Turns out we only lived ten minutes walk away from one another, but there you go...
So far, but virtual relationships could doom us.
I've seen the success of this for some of my friends and can attest to its value. The idea of hanging around a bar to meet potential partners is complete anathema to me... some of us who are single and keep busy working hours find little opportunity to meet like-minded souls in public places, unless it's at the supermarket just like in Tales of the City.
Besides, most English men are crap at putting themselves forward and the ones that are, are often not the ones you are looking for. I'm with Gwyneth Paltrow on this...
I posted an ad on Love@a0l about 7 years ago and Rob answered my ad.
We've been together 7 years.
I think it is especially helpful for homos who want to be descreet about this type of thing.
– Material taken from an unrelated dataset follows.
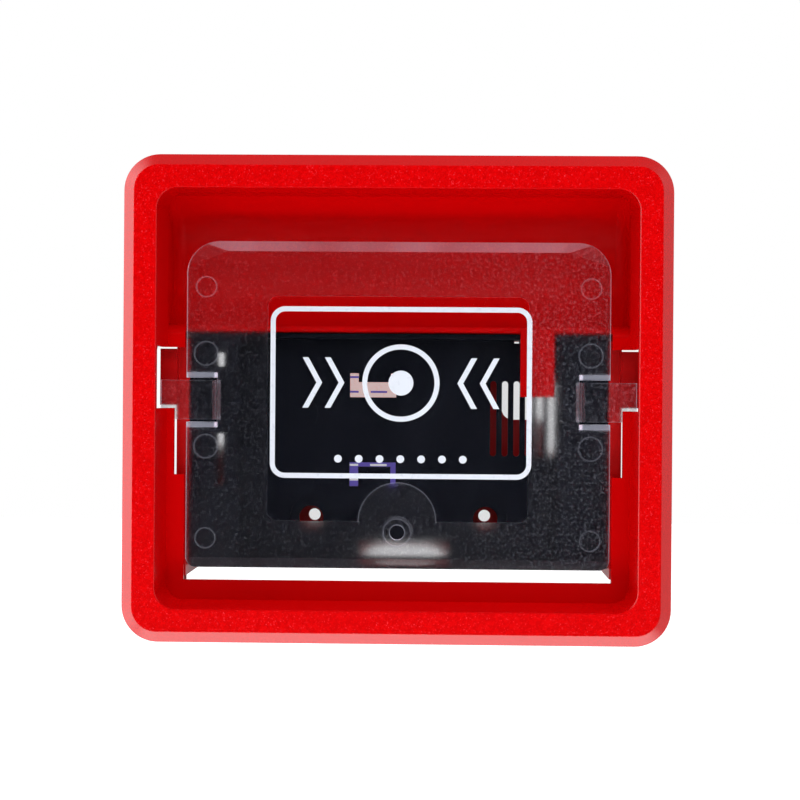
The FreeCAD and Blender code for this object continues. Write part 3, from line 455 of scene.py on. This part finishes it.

Doesn't require going to "known" homo hangouts.
(standing around in gay bar)
"Wow, it's a real sausage-fest in here tonight."
My father used to try it after my parents got divorced.
it didn't work so well. One day, he logged on to deactivate an account on a website he didn't like so much.
While he was online those few minutes, a woman saw his profile and contacted him.
They'd lived blocks away from each other, gone to the same schools for years, just 2 years apart. How they didn't run into eachother was a mystery.
She is an amazing person.
They got married last october.
Not my cup of tea, i prefer to be stalked first.
Some of the advantages of online dating are that there's much more selection and variety, it helps people who feel awkward initiating contacts in person, and you can use the power of computers to help sift your choices.
The disadvantages include the chances that you are getting false information, the likeliness that somebody you like will live far away, and the lack of face-to-face contact, which is a much more efficient way to find out if you are compatible with someone than email, IMs, etc.
I have two friends who found spouses online. One marriage worked out well and the other failed, so that's absolute proof that your chances for finding a lifetime partner online are exactly 50%. Note: That figure has a rather large margin of error. Your results may vary.